Chromoproteins produce a wide array of colors in nature. And, they enable us to genetically engineer cells and then use them for living artworks! But, can we make even more colors, and learn some basic biology in the process?

Explore the World of Colorful Proteins

What are chromoproteins? They’re a type of protein that absorbs visible light and produces color that can be viewed in ambient light.

Our inspiration comes from “Agar Art”, which uses chromoproteins (as well as fluorescent and luminescent proteins) to produce amazing artworks. We started with the beautiful colors available through the Yeast Art project (below left; Yeast Art Project). We can then use a variety of genetic engineering tools to produce a wide variety of color variation (below right; from In vitro DNA SCRaMbLE).
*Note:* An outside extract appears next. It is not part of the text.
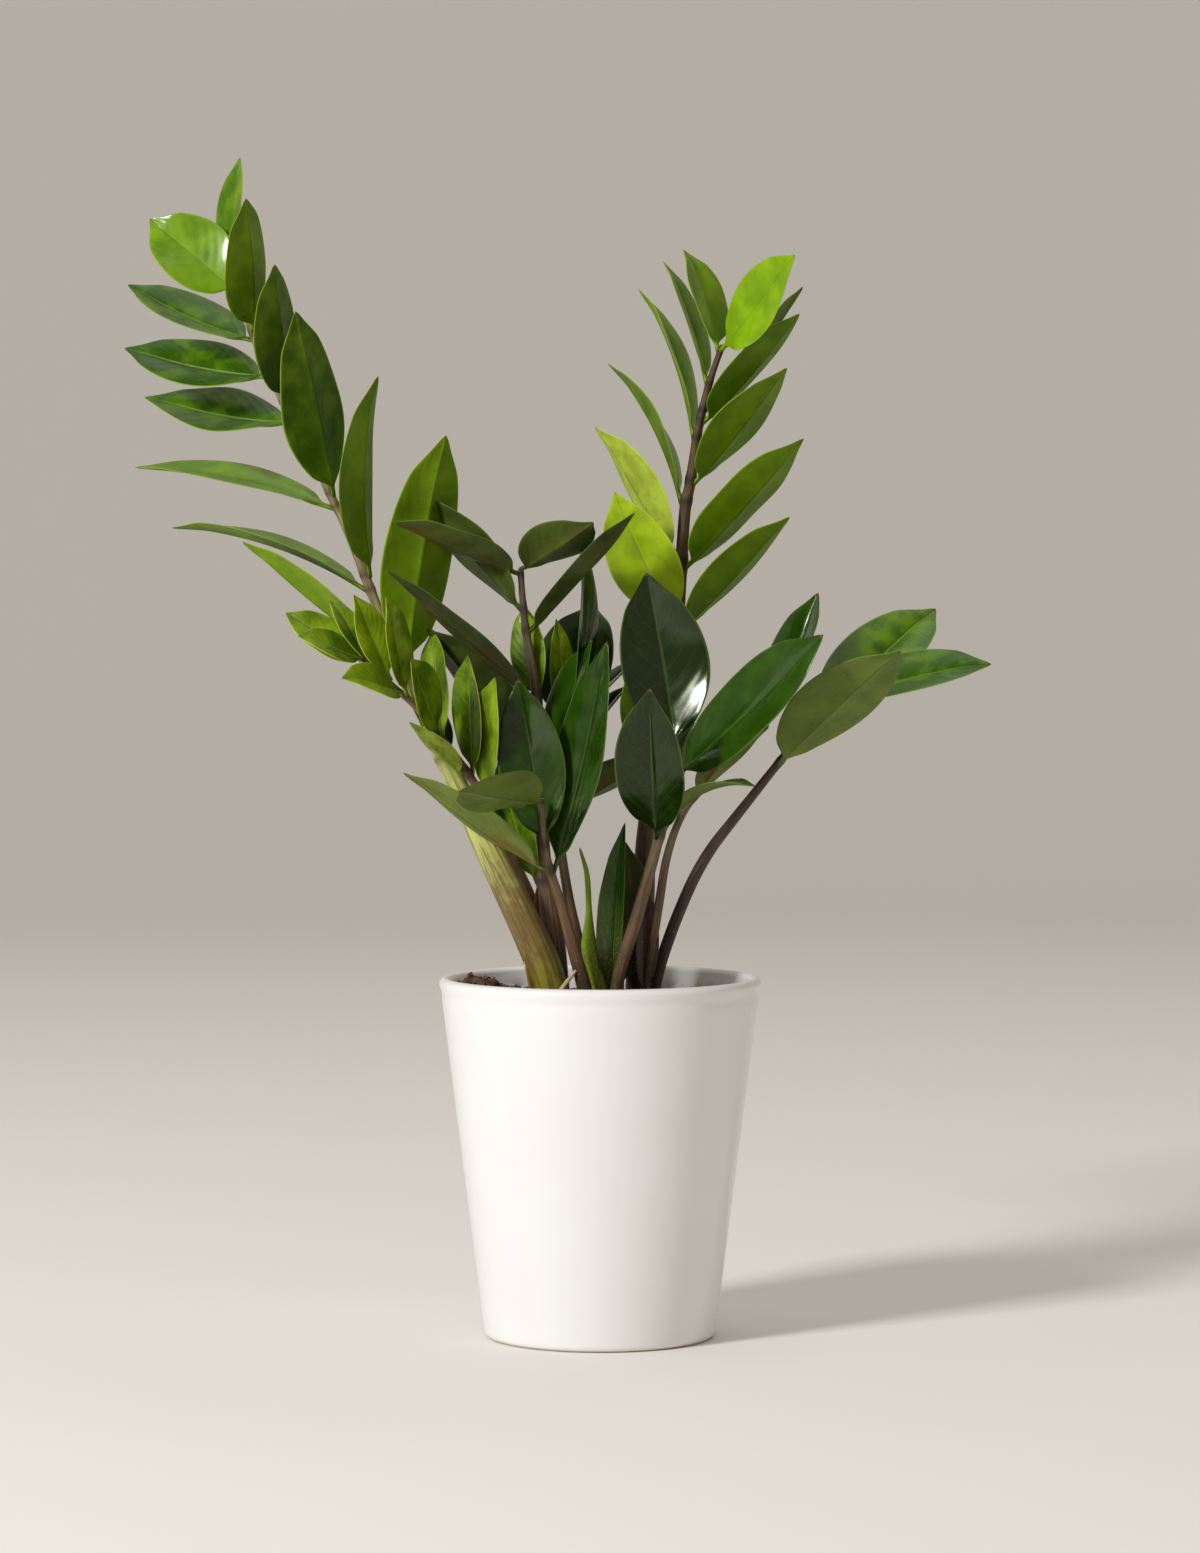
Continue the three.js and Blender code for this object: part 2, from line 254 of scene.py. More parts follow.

As we work with chromoproteins and move them into new species, we not only make great tools for artwork, but we learn what is responsible for variations in pigment color and the biology of these genes and biological systems.

The Yeast Art palette
The Yeast Art palette
Scrambling the beta-carotene pathway leads to dramatic variations in colors

We’ve already engineered these great new colors!


The Chromoprotein project at BUGSS is part of the National Science Foundation-funded Build-a-Genome network. We’re using the tools of synthetic biology to introduce new proteins and biochemical pathways into bacterial and cells to expand our palette into great new colors!